Problem statement
Restate the whole listing exactly.

Recorded data
>> START

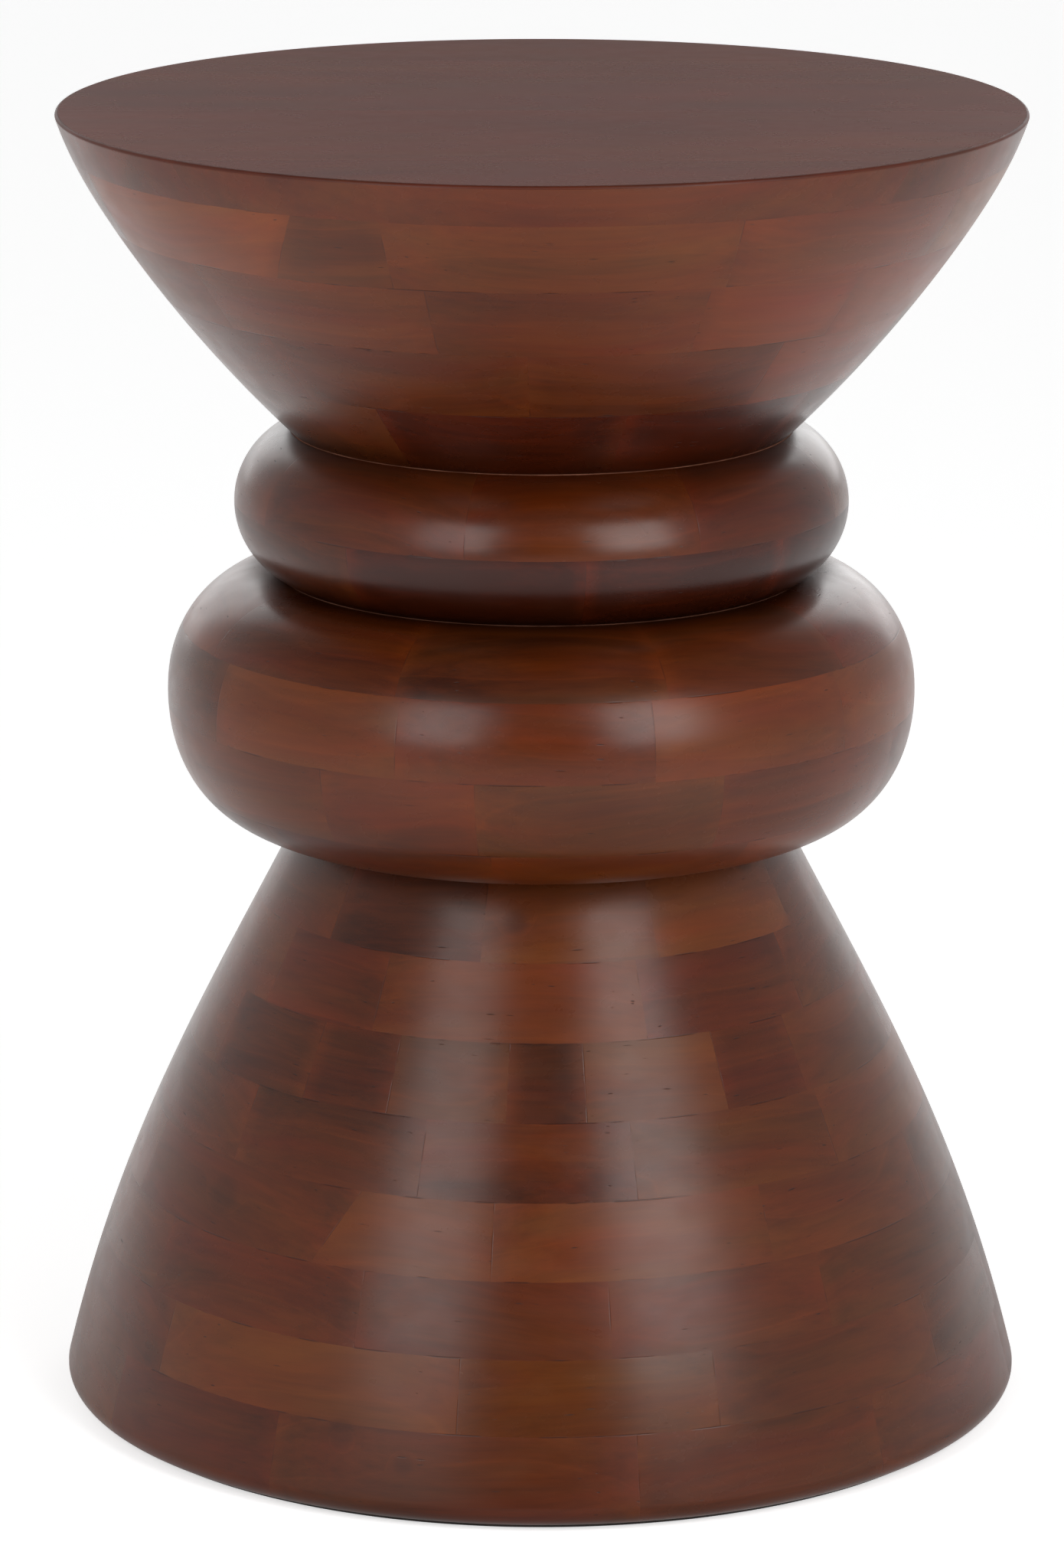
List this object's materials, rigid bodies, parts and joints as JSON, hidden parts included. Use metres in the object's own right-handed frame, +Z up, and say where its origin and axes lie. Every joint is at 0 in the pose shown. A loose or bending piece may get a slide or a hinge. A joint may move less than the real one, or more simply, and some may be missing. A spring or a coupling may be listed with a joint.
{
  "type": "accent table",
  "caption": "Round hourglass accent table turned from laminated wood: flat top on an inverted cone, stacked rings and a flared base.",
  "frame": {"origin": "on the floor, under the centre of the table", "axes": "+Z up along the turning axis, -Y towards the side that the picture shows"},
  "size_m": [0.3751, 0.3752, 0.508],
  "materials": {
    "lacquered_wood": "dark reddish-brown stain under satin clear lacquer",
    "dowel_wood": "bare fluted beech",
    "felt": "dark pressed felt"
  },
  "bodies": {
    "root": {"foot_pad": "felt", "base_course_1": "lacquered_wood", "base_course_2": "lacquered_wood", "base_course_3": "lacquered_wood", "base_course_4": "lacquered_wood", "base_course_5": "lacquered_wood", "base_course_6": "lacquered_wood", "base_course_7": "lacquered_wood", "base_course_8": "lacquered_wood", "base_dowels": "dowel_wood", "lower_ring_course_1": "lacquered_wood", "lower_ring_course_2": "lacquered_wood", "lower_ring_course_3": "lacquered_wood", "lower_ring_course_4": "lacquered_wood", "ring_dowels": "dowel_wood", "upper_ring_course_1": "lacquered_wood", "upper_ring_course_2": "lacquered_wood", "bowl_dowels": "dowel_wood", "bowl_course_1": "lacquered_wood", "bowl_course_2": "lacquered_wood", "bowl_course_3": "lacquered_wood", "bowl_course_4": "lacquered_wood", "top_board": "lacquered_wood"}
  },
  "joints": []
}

>> END

Response to the exercise
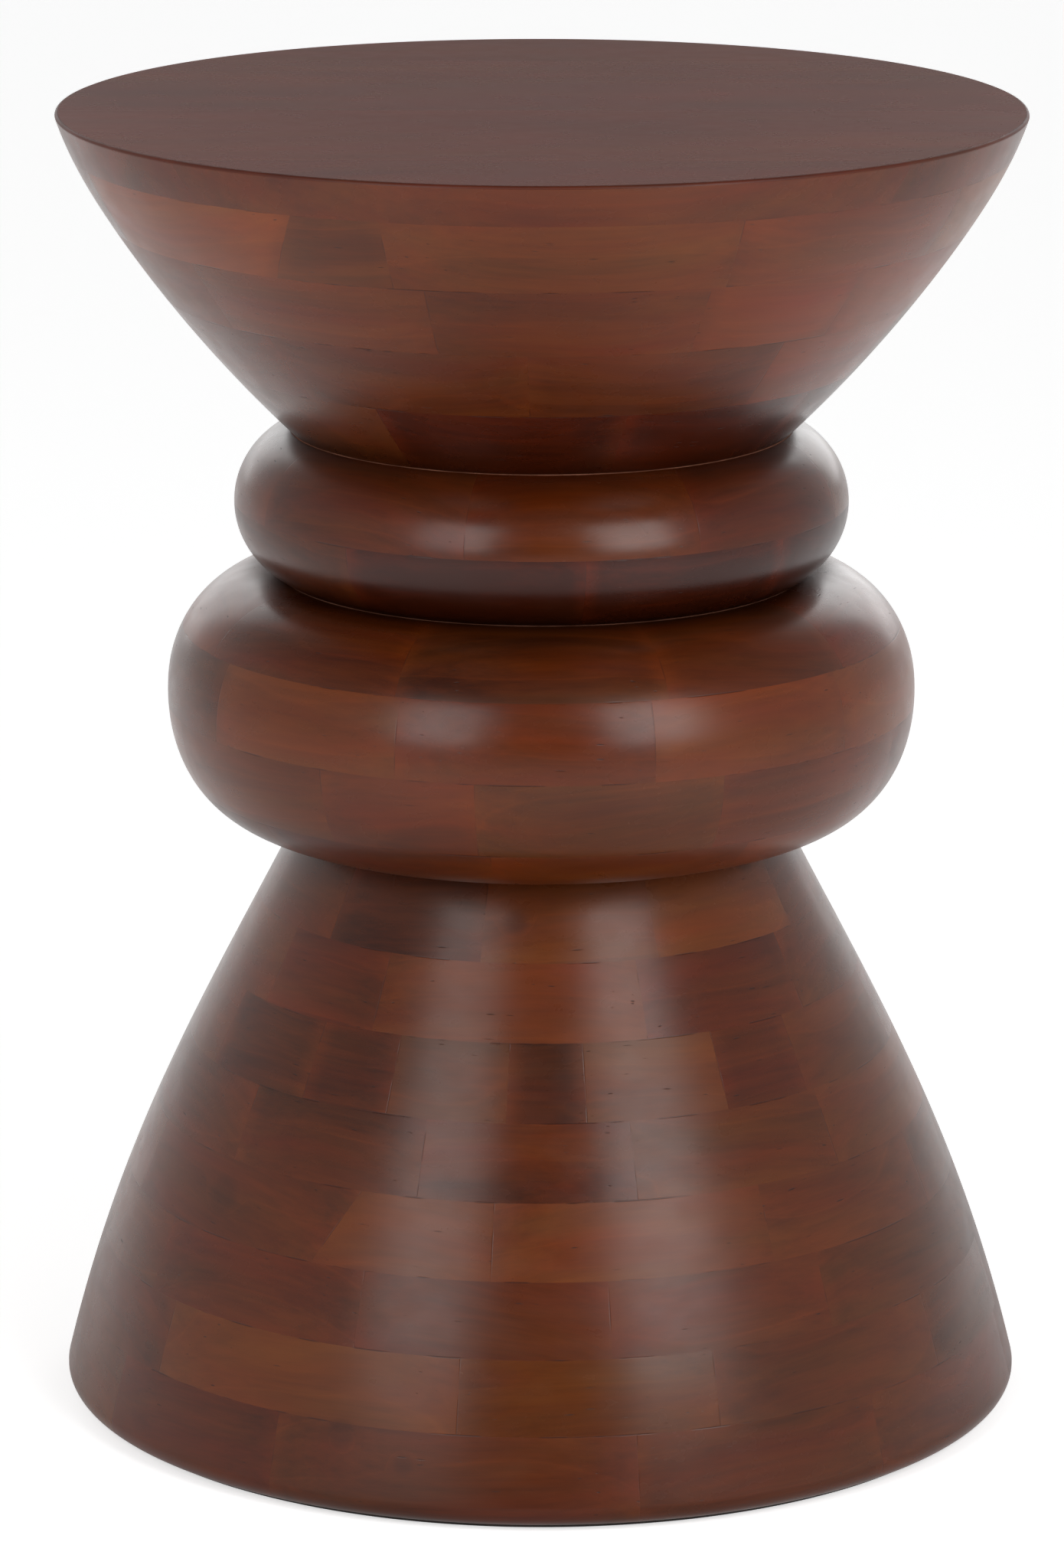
List this object's materials, rigid bodies, parts and joints as JSON, hidden parts included. Use metres in the object's own right-handed frame, +Z up, and say where its origin and axes lie. Every joint is at 0 in the pose shown. A loose or bending piece may get a slide or a hinge. A joint may move less than the real one, or more simply, and some may be missing. A spring or a coupling may be listed with a joint.
{
  "type": "accent table",
  "caption": "Round hourglass accent table turned from laminated wood: flat top on an inverted cone, stacked rings and a flared base.",
  "frame": {"origin": "on the floor, under the centre of the table", "axes": "+Z up along the turning axis, -Y towards the side that the picture shows"},
  "size_m": [0.3751, 0.3752, 0.508],
  "materials": {
    "lacquered_wood": "dark reddish-brown stain under satin clear lacquer",
    "dowel_wood": "bare fluted beech",
    "felt": "dark pressed felt"
  },
  "bodies": {
    "root": {"foot_pad": "felt", "base_course_1": "lacquered_wood", "base_course_2": "lacquered_wood", "base_course_3": "lacquered_wood", "base_course_4": "lacquered_wood", "base_course_5": "lacquered_wood", "base_course_6": "lacquered_wood", "base_course_7": "lacquered_wood", "base_course_8": "lacquered_wood", "base_dowels": "dowel_wood", "lower_ring_course_1": "lacquered_wood", "lower_ring_course_2": "lacquered_wood", "lower_ring_course_3": "lacquered_wood", "lower_ring_course_4": "lacquered_wood", "ring_dowels": "dowel_wood", "upper_ring_course_1": "lacquered_wood", "upper_ring_course_2": "lacquered_wood", "bowl_dowels": "dowel_wood", "bowl_course_1": "lacquered_wood", "bowl_course_2": "lacquered_wood", "bowl_course_3": "lacquered_wood", "bowl_course_4": "lacquered_wood", "top_board": "lacquered_wood"}
  },
  "joints": []
}